* begin Given information *

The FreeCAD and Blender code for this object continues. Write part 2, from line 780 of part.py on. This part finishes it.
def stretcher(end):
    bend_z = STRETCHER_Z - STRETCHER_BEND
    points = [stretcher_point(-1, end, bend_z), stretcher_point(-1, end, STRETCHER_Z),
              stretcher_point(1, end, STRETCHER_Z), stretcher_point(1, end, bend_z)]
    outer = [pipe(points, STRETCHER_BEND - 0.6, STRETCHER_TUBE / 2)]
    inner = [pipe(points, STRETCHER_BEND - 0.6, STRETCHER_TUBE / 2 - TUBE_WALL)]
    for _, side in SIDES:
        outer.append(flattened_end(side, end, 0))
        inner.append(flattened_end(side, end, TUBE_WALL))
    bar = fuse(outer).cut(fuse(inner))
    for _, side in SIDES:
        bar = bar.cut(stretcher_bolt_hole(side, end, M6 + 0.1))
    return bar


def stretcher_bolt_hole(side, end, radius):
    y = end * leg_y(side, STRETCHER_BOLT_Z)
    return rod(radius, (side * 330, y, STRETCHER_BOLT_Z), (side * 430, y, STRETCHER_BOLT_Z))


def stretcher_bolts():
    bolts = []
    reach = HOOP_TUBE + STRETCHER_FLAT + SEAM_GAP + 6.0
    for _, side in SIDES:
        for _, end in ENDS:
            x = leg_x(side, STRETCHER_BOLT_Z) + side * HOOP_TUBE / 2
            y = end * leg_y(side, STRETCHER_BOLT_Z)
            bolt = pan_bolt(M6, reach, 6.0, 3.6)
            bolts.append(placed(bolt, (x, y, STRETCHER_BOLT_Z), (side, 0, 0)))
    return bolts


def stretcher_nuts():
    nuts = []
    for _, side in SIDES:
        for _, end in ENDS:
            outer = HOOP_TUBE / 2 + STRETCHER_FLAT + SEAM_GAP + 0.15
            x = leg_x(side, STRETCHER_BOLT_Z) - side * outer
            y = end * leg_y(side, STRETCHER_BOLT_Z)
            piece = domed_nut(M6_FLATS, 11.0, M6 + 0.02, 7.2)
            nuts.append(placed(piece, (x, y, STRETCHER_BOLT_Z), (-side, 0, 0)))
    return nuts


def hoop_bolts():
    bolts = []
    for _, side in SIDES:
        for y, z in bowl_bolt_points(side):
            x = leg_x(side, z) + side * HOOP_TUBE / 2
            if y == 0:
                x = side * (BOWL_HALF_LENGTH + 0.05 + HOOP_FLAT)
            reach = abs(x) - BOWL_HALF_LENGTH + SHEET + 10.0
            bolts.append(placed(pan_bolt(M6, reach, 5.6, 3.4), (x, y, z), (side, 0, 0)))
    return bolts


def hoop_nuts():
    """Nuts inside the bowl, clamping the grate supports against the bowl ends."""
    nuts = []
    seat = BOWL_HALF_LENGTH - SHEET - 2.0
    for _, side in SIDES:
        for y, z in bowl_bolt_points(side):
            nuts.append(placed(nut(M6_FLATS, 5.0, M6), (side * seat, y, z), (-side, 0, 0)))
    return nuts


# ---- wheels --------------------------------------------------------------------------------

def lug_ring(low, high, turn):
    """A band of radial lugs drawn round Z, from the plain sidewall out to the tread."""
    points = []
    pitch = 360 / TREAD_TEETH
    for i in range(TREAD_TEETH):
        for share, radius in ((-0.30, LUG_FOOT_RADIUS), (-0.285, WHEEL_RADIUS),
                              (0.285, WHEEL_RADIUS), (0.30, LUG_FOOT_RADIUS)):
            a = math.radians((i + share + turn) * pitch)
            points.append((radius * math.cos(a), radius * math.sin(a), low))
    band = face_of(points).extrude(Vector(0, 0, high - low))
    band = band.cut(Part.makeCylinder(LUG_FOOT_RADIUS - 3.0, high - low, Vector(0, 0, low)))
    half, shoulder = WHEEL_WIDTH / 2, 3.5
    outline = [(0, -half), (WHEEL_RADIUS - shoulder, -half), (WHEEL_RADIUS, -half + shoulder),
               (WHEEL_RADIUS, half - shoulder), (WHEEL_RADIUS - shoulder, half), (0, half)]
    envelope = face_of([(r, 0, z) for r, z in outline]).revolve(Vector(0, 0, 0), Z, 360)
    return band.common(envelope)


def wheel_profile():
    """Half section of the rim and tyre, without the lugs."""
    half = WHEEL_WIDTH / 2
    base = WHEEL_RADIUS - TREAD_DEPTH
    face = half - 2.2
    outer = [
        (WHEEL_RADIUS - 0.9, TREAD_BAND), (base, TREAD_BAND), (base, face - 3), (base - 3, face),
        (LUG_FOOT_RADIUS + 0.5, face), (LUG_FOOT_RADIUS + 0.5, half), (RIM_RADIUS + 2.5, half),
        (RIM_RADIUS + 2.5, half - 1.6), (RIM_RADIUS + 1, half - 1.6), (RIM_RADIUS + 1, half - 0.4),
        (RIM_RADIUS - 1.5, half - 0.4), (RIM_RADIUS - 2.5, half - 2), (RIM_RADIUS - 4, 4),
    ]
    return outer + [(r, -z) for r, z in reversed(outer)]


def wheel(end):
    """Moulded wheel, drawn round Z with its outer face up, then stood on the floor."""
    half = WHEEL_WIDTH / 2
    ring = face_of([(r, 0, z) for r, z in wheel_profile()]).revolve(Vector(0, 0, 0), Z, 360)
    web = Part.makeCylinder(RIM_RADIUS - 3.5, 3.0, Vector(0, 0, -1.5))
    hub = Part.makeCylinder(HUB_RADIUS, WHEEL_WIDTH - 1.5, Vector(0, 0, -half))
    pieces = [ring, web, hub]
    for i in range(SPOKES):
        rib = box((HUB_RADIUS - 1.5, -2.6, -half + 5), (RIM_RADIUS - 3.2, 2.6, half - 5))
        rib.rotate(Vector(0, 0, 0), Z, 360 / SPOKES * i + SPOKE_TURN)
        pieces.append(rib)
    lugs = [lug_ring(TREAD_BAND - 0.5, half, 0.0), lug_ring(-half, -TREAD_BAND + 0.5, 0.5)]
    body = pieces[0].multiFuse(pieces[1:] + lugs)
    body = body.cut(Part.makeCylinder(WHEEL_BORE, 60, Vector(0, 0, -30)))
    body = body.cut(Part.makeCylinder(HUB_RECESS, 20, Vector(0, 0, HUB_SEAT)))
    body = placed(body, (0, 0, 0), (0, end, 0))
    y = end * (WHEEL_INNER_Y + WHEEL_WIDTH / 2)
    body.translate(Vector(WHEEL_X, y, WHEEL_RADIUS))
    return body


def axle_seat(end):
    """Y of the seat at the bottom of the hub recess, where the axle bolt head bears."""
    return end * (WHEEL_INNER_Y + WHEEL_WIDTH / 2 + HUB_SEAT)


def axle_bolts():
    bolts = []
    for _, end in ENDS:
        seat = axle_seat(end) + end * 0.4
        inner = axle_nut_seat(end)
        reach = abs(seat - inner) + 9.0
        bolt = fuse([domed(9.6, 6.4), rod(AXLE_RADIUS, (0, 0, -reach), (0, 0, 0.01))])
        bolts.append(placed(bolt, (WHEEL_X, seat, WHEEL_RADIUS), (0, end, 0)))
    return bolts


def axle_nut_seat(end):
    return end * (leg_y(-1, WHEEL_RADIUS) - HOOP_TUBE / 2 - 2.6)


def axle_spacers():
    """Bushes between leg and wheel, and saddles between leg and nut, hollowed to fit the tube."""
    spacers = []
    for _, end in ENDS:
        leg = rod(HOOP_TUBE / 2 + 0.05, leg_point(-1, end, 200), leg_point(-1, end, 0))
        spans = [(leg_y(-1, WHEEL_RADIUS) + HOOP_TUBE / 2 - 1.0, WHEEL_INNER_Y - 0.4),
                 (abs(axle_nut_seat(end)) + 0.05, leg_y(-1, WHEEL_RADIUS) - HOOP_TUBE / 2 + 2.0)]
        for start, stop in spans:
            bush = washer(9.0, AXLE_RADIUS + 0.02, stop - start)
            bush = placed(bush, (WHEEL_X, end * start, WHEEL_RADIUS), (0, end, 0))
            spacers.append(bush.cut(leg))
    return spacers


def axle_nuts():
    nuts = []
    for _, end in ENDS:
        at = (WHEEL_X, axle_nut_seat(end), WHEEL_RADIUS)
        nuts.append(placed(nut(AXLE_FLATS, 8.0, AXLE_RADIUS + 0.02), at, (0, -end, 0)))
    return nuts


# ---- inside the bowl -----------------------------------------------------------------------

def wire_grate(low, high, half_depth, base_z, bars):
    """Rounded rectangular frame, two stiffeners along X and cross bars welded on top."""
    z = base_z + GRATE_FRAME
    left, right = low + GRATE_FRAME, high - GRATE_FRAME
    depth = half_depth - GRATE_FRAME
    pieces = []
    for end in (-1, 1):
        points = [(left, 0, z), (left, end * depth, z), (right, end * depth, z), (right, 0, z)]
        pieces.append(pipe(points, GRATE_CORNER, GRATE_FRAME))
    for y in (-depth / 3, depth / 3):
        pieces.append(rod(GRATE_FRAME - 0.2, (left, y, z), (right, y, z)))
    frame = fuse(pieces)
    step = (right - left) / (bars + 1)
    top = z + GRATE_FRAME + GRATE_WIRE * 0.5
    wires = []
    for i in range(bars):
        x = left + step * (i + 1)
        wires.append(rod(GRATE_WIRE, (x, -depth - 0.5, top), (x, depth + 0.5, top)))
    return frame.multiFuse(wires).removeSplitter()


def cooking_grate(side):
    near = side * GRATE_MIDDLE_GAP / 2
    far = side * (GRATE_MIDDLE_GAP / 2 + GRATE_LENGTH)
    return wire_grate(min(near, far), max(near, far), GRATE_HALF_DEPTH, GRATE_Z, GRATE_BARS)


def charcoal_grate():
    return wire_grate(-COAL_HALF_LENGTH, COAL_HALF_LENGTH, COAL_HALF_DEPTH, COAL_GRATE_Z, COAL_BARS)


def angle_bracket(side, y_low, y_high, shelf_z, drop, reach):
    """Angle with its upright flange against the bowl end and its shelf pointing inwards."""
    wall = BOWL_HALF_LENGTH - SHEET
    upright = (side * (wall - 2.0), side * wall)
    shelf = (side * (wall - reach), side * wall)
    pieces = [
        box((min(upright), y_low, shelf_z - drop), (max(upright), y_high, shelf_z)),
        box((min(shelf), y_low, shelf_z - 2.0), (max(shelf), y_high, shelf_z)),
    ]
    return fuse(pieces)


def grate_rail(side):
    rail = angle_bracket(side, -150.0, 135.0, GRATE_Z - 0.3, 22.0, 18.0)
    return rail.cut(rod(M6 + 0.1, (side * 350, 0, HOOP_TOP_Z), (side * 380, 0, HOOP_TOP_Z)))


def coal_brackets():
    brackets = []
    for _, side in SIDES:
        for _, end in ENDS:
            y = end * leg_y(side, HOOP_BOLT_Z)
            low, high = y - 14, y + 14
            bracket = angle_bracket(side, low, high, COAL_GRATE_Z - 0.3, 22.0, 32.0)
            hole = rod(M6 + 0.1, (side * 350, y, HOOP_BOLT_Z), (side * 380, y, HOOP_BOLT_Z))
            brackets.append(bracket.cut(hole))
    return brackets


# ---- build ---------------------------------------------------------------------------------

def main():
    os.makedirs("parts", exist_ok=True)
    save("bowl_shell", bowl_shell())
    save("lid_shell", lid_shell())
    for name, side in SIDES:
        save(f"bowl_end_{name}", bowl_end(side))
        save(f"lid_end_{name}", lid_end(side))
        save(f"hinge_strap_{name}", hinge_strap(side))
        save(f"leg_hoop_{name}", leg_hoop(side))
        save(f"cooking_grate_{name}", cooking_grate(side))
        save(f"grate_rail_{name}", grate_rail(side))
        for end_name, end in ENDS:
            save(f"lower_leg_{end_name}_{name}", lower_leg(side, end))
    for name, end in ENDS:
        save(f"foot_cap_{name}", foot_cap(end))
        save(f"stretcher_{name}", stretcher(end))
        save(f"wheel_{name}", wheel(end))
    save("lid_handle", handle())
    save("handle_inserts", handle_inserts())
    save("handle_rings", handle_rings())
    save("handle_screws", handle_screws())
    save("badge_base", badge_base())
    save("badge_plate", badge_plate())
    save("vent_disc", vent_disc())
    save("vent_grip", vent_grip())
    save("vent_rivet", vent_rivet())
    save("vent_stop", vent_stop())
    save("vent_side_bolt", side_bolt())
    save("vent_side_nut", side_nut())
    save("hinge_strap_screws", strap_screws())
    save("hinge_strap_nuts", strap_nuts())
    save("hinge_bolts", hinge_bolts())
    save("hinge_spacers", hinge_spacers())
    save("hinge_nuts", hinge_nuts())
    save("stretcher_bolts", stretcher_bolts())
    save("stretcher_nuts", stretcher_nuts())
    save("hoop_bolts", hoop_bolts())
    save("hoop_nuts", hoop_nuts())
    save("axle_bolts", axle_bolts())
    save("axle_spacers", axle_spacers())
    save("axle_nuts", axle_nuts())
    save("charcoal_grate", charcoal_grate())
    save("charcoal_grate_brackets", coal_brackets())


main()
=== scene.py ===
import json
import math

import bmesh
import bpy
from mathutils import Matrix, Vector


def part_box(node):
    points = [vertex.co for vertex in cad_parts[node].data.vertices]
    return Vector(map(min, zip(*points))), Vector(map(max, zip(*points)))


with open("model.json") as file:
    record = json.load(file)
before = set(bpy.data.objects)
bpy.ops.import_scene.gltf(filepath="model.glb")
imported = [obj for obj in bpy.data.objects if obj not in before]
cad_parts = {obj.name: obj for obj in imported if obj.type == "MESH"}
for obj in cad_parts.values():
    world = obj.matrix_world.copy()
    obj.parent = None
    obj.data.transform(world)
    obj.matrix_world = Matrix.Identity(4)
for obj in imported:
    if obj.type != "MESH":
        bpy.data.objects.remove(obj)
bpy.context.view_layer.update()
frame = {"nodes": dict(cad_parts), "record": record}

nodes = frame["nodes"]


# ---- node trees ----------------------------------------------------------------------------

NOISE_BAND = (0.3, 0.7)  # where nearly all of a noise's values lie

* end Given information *
* begin Given information *

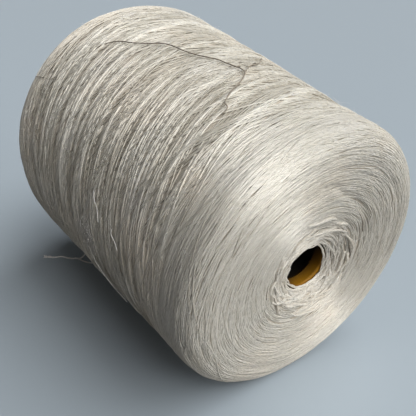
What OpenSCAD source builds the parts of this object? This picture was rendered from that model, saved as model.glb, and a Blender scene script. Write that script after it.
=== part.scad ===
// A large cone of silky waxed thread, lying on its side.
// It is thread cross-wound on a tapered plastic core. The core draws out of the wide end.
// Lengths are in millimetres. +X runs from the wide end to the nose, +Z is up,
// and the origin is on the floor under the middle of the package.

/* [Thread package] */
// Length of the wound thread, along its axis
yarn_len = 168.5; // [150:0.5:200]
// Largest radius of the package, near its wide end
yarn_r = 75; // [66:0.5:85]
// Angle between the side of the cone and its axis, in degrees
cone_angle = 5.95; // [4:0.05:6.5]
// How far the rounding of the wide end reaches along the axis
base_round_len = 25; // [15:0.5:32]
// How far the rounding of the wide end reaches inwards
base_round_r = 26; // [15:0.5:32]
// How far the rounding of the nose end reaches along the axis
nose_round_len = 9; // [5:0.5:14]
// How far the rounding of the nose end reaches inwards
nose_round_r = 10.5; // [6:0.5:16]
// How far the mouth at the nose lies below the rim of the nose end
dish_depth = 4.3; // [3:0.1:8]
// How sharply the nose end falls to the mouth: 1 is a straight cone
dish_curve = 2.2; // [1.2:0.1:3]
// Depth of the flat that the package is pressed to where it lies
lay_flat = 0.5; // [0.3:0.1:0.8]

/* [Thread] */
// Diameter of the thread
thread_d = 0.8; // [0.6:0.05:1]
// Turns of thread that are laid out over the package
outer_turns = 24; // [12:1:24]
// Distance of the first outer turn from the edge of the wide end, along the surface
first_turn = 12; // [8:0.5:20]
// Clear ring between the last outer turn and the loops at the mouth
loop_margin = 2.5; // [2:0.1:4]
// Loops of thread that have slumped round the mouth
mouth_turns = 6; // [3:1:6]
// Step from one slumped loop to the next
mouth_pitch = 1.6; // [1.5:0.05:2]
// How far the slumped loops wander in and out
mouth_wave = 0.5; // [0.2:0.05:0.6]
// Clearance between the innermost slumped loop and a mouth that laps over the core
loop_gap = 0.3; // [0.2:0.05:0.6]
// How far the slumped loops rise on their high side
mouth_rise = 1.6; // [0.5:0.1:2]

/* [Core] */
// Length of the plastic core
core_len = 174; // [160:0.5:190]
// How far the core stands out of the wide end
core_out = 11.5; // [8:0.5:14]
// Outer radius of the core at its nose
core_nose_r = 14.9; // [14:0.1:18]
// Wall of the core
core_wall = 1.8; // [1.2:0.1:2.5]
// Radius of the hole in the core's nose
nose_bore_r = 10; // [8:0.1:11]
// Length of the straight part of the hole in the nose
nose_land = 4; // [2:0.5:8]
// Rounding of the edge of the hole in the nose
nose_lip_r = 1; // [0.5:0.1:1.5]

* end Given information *

#### Written instruction:
Above are the records; print exactly the lines from the line with "What OpenSCAD source" to the line with "lay_flat = 0.5; // [0.3:0.1:0.8]", including both, and nothing else.

#### Exercise answer:
What OpenSCAD source builds the parts of this object? This picture was rendered from that model, saved as model.glb, and a Blender scene script. Write that script after it.
=== part.scad ===
// A large cone of silky waxed thread, lying on its side.
// It is thread cross-wound on a tapered plastic core. The core draws out of the wide end.
// Lengths are in millimetres. +X runs from the wide end to the nose, +Z is up,
// and the origin is on the floor under the middle of the package.

/* [Thread package] */
// Length of the wound thread, along its axis
yarn_len = 168.5; // [150:0.5:200]
// Largest radius of the package, near its wide end
yarn_r = 75; // [66:0.5:85]
// Angle between the side of the cone and its axis, in degrees
cone_angle = 5.95; // [4:0.05:6.5]
// How far the rounding of the wide end reaches along the axis
base_round_len = 25; // [15:0.5:32]
// How far the rounding of the wide end reaches inwards
base_round_r = 26; // [15:0.5:32]
// How far the rounding of the nose end reaches along the axis
nose_round_len = 9; // [5:0.5:14]
// How far the rounding of the nose end reaches inwards
nose_round_r = 10.5; // [6:0.5:16]
// How far the mouth at the nose lies below the rim of the nose end
dish_depth = 4.3; // [3:0.1:8]
// How sharply the nose end falls to the mouth: 1 is a straight cone
dish_curve = 2.2; // [1.2:0.1:3]
// Depth of the flat that the package is pressed to where it lies
lay_flat = 0.5; // [0.3:0.1:0.8]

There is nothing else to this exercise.